Like many of her black sisters in show business, Donna's talent was nurtured in the church. It is ironic that the girl who would become internationally famous for her "sexcitation" would choose Mahalia Jackson as her childhood idol and cause churchgoers to shout hallelujah when she sang out Jesus' songs. As one of six children (five, girls, one boy) born to an electrician and his teacher wife, Donna grew up in a boisterous middle-class Boston neighborhood. She recalls her childhood as a happy one, but in large families, children frequently feel lost in the crowd unless they excel at something that makes them stand out. Since scholastics were always a pain, Donna chose music, asking her father if she could drop out of school to pursue a career in music. That could have happened were it not for the scholastic merit exams that placed Donna among the top ten in her school, despite her average grades. It's a telling episode. If Donna is interested in something, all of her faculties are on the alert. But if she is bored or distracted, she will feign ignorance or disinterest. She possesses an agile, dexterous mind, but it needs prodding. Otherwise, Donna might be regarded as a dull, petulant little, girl.

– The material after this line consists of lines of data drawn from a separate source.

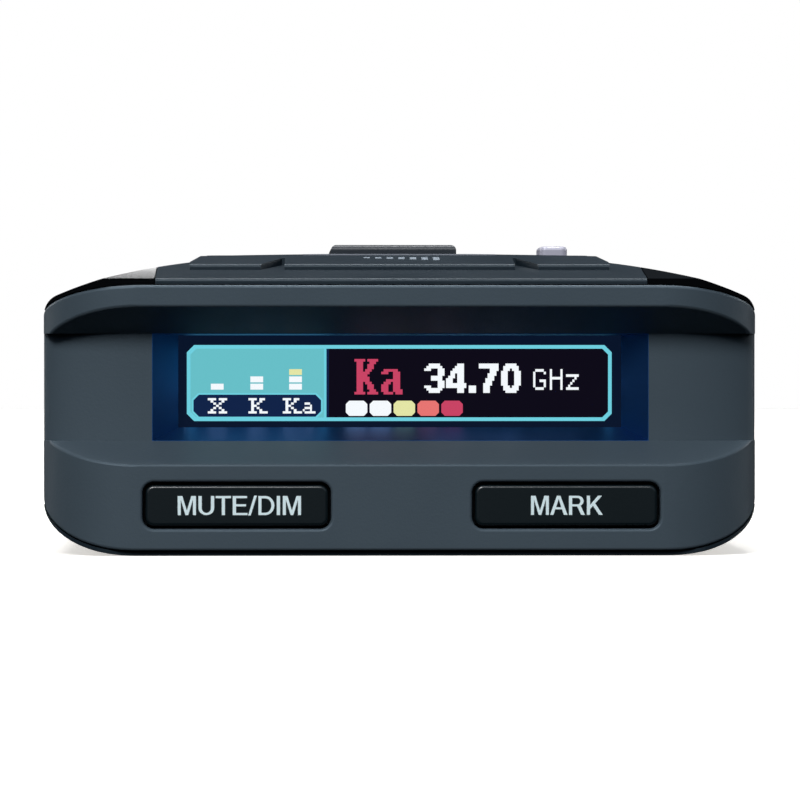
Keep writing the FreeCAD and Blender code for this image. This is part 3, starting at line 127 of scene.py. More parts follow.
def makeBezelAbs():
    s = bezelPlastic
    material, tree, shader = startMaterial("erodedAbsSlate", {
        "Base Color": linear(s["colour"]), "Roughness": s["roughness"], "IOR": 1.53,
        "Specular Tint": linear(s["sheen"]),
    })
    addGrain(tree, shader, s["grainMm"], s["height"], s["roughness"] - 0.05, s["roughness"] + 0.06)
    return material


coverPlastic = {
    "colour": "#1a232a", "roughness": 0.42, "grainMm": 0.3, "height": 0.18,
    "sheen": "#b2c2ce", "sheenLevel": 0.46,
}


def makeCoverAbs():
    # the same ABS a shade darker, off a slightly smoother mould
    s = coverPlastic
    material, tree, shader = startMaterial("erodedAbsBlack", {
        "Base Color": linear(s["colour"]), "Roughness": s["roughness"], "IOR": 1.53,
        "Specular Tint": linear(s["sheen"]), "Specular IOR Level": s["sheenLevel"],
    })
    addGrain(tree, shader, s["grainMm"], s["height"], s["roughness"] - 0.05, s["roughness"] + 0.06)
    return material


def makePianoAcrylic():
    # black acrylic off a polished mould: mirror-like, with a hard clear reflection
    material, tree, shader = startMaterial("polishedAcrylicBlack", {
        "Base Color": linear("#07080a"), "Roughness": 0.05, "IOR": 1.49,
        "Coat Weight": 0.6, "Coat Roughness": 0.02,
    })
    return material


def makeSmokeAcrylic():
    # acrylic dyed to stop visible light: almost black, with a trace of plum
    material, tree, shader = startMaterial("dyedAcrylicSmoke", {
        "Base Color": linear("#150a12"), "Roughness": 0.06, "IOR": 1.49,
        "Coat Weight": 0.4, "Coat Roughness": 0.04,
    })
    return material


keyPlastic = {"colour": "#0a1519", "roughness": 0.3, "grainMm": 0.25, "height": 0.07}


def makeKeyPolycarbonate():
    # moulded polycarbonate key caps: darker and a little glossier than the bezel round them
    s = keyPlastic
    material, tree, shader = startMaterial("mouldedPolycarbonateKey", {
        "Base Color": linear(s["colour"]), "Roughness": s["roughness"], "IOR": 1.58,
    })
    addGrain(tree, shader, s["grainMm"], s["height"])
    return material


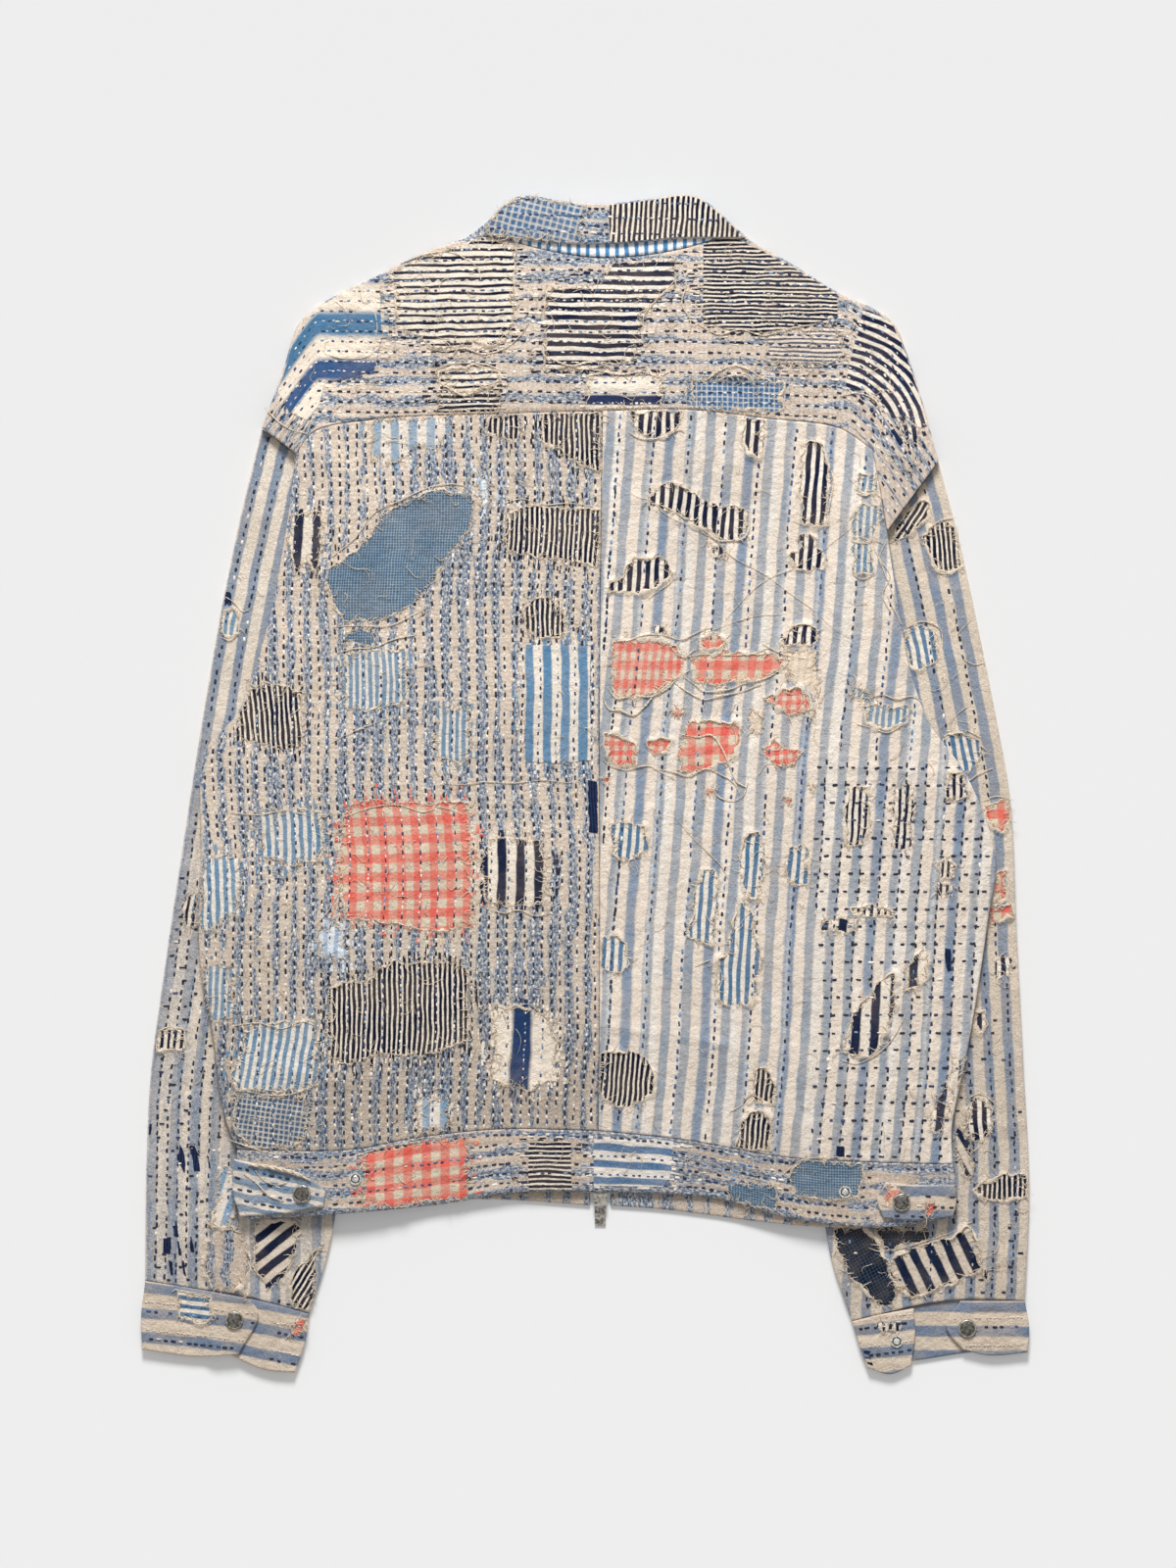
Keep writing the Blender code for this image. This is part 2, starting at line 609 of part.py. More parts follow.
def make_tapes():
    for side, near, far in (("left", -1.2 - TAPE_WIDTH, -1.2), ("right", 1.2, 1.2 + TAPE_WIDTH)):
        edges = dict(
            top=[(ZIP_X + near, TAPE_TOP), (ZIP_X + far, TAPE_TOP)],
            bottom=[(ZIP_X + near, TAPE_FOOT), (ZIP_X + far, TAPE_FOOT)],
            left=[(ZIP_X + near, TAPE_TOP), (ZIP_X + near, TAPE_FOOT)],
            right=[(ZIP_X + far, TAPE_TOP), (ZIP_X + far, TAPE_FOOT)],
        )
        cloth(f"zip_tape_{side}", patch(edges, 1, 24), tape_layer, TAPE_THICK, CREAM)


def make_slider():
    """Two plates joined by a neck, with a small arch on the outer face for the pull tab."""
    s, a = SLIDER, ARCH
    near, far = PIVOT_Y - a["opening"] / 2 - a["leg"], PIVOT_Y - 1.9 + s["length"]
    low, high = s["floor"], s["floor"] + s["height"]
    half = s["width"] / 2
    plate = box_mesh("slider_outer_plate", (-half, near, low), (half, far, low + s["plate"]))
    slider = finish("zip_slider", plate, STEEL, 0.3, 1.0)
    rounding = slider.modifiers.new("Rounding", "BEVEL")
    rounding.width = 0.35 * MM
    rounding.segments = 1
    top = box_mesh("slider_inner_plate", (-half, near, high - s["plate"]), (half, far, high))
    neck = box_mesh("slider_neck", (-1.8, near + 0.5, low + 0.5), (1.8, far - 4, high - 0.5))
    foot = PIVOT_Z - TAB["pin"] / 2 - 0.3 - a["bar"]
    wide = a["width"] / 2
    inner, outer = a["opening"] / 2, a["opening"] / 2 + a["leg"]
    bar_end = PIVOT_Y + outer - 0.1
    bar_start = PIVOT_Y - outer + 0.1
    bar = box_mesh("arch_bar", (-wide, bar_start, foot), (wide, bar_end, foot + a["bar"]))
    legs = [
        box_mesh(f"arch_leg_{k}", (-wide, PIVOT_Y + y0, foot), (wide, PIVOT_Y + y1, low + 0.4))
        for k, (y0, y1) in enumerate(((-outer, -inner), (inner, outer)))
    ]
    for part in (top, neck, *legs, bar):
        combine(slider, part, "UNION")
    slider.location = Vector((ZIP_X, 0, 0)) * MM


def make_pull_tab():
    """A flat tab that hangs on its pin in the slider's arch, its origin on the pin's axis."""
    t = TAB
    half, thick = t["width"] / 2, t["thick"] / 2
    body = box_mesh("pull_tab_body", (-half, -t["length"], -thick), (half, t["pin"] / 2, thick))
    tab = finish("zip_pull_tab", body, STEEL, 0.3, 1.0)
    window_half = t["window"] / 2
    near, far = -t["pin"] / 2 - t["window_length"], -t["pin"] / 2
    window = box_mesh("pull_tab_window", (-window_half, near, -2), (window_half, far, 2))
    combine(tab, window, "DIFFERENCE")
    rounding = tab.modifiers.new("Rounding", "BEVEL")
    rounding.width = 0.2 * MM
    rounding.segments = 1
    tab.location = Vector((ZIP_X, PIVOT_Y, PIVOT_Z)) * MM
    tab.rotation_euler = (math.radians(t["tilt"]), 0, 0)


def centre_on_origin():
    """Moves every piece so that the origin is the middle of the whole outline."""
    bpy.context.view_layer.update()
    pieces = [o for o in bpy.context.scene.objects if not o.hide_render]
    corners = np.array([o.matrix_world @ Vector(c) for o in pieces for c in o.bound_box])
    low, high = corners.min(axis=0), corners.max(axis=0)
    shift = Vector((-(low[0] + high[0]) / 2, -(low[1] + high[1]) / 2, -low[2]))
    for piece in pieces:
        piece.matrix_world = Matrix.Translation(shift) @ piece.matrix_world


def main():
    for old in list(bpy.data.objects):
        bpy.data.objects.remove(old)
    make_body()
    for side in ("left", "right"):
        make_front(side)
    make_sleeve("left", SLEEVE_LEFT, SLEEVE_HEAD_LEFT, CUFF_SEAM_LEFT)
    make_sleeve("right", SLEEVE_RIGHT, SLEEVE_HEAD_RIGHT, CUFF_SEAM_RIGHT)
    lap_left = make_cuff("left", CUFF_LEFT)
    lap_right = make_cuff("right", CUFF_RIGHT)
    make_collar()
    make_tabs()
    make_snaps(dict(tab=tab_layer, band=band_layer, cuff_left=lap_left, cuff_right=lap_right))
    make_tapes()
    make_slider()
    make_pull_tab()
    centre_on_origin()


main()
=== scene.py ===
import bpy
import numpy as np
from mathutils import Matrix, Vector
from mathutils.geometry import delaunay_2d_cdt


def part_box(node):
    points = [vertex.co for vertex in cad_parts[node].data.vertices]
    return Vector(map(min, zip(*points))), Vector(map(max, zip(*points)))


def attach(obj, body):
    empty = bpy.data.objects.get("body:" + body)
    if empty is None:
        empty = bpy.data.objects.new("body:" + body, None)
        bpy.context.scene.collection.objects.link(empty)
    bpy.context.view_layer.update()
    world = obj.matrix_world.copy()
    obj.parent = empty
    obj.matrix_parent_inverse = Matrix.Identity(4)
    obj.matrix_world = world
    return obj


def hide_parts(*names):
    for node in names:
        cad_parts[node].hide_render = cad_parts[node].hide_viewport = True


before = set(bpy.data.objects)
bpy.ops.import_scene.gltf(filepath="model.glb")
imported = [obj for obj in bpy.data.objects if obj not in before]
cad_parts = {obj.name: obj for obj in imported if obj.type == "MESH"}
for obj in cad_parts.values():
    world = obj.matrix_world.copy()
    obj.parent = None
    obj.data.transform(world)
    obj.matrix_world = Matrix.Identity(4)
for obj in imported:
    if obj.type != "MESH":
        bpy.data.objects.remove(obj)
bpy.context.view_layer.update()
print("frame loaded:", len(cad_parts), "nodes")

mm = 0.001

# Cloth and how it is stacked, in millimetres, as in the solids
ply = 2.4
bandPly = 2.8
seamGap = 0.3
layGap = 0.4
clearGap = 0.95
sleevePuff = 2.0
zipX = 10.5

# The solids' own table is shifted so that the jacket's middle is the origin. The stud below the
# left hem tab, at studAt in that table, shows by how much.
studAt = np.array([-159, -272])
studBox = np.array([list(corner)[:2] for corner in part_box("hem_left_stud")])
shift = studBox.sum(axis=0) / 2 / mm - studAt


# The four edges of a small piece: its upper and lower one, and both sides by the point half way
# down each
def fourEdges(top, bottom, leftMiddle, rightMiddle):
    left = [top[0], leftMiddle, bottom[0]]
    right = [top[-1], rightMiddle, bottom[-1]]
    return dict(top=top, bottom=bottom, left=left, right=right)


# Edges of the pieces, from left to right or from top to bottom
neckSeam = [(-69, 384), (-34, 373), (2, 367), (29, 367), (70, 373), (103, 384)]
rollLine = [(-70, 389), (-48, 408), (-11, 405), (14, 403.5), (45, 407), (76, 409), (112, 380)]
leafEdge = [(-69, 381), (-35, 377), (2, 375), (29, 376), (70, 379), (107, 379)]
shoulderLeft = [(-224, 248), (-210, 286), (-199, 320), (-182, 335), (-148, 352), (-111, 370), (-69, 384)]
shoulderRight = [(103, 384), (138, 365), (174, 343), (212, 323), (226, 292), (245, 225)]
sleeveHeadLeft = [(-224, 248), (-200, 230)]
sleeveHeadRight = [(209, 176), (245, 225)]
yokeSeamLeft = [(-200, 230), (-188, 245), (-148, 254), (-58, 258), (12, 260)]
yokeSeamRight = [(12, 260), (69, 261), (124, 255), (176, 248), (199, 233)]
yokeSideRight = [(199, 233), (205, 201), (209, 176)]
sideLeft = [
    (-200, 230), (-209, 166), (-221, 107), (-241, 50), (-263, 24),
    (-266, -48), (-267, -120), (-258, -172), (-250, -228), (-241, -252),
]
sideRight = [
    (209, 176), (215, 137), (225, 81), (239, 43), (265, 6),
    (284, -48), (279, -95), (264, -188), (254, -237), (255, -262),
]
centreSeam = [(12, 260), (10, 60), (10, -140), (9, -239)]
bandSeamLeft = [(-241, -252), (-163, -252), (-118, -244), (-60, -238), (9, -239)]
bandSeamRight = [(9, -239), (66, -245), (137, -257), (184, -260), (255, -262)]
bandHem = [
    (-235, -300), (-163, -296), (-99, -290), (-50, -282), (5, -281.5),
    (56, -283), (90, -286), (141, -299), (200, -306), (255, -299),
]
bandEndLeft = [(-241, -252), (-242, -276), (-235, -300)]
bandEndRight = [(255, -262), (257, -280), (255, -299)]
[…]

Donna's most successful prodder is her boyfriend Peter Muhldorfer, a twenty-seven-year-old German surrealist artist, who Donna met in Munich. His dark, frequently grotesque paintings decorate the house, and the themes frequently involve a piano or a microphone or other paraphernalia associated with his girl friend's career. One of his paintings shows a black arm grasping the decayed shaft of a microphone. The mike is a cracked eggshell with a disembodied human mouth, eyes, and pupils floating in place of part of the eggshell. Peter once told a reporter that it was a surrealistic representation of what people are doing to Donna. I guess it's not easy to be the lover of the woman who represents a new wave of sex rock physically manifested by the gold records and other awards that are crowded onto one wall of the house. It is curious that throughout the house there is pandemonium and strewn material everywhere, except in the bedroom, which appears untouched, as if the sex goddess had time for everything but sex. At any rate, with her doll-like features and royal share of talent, Donna Summer has reached the threshold of a career that should take her into television and especially films, given Casablanca's partnership with Peter Guber's Filmworks. Perhaps the most expressive of all the paintings and other memorabilia in the house is a small snapshot of Donna that, for some reason, has been torn into pieces and pasted together again- another perspective on the many seasons of Donna Summer.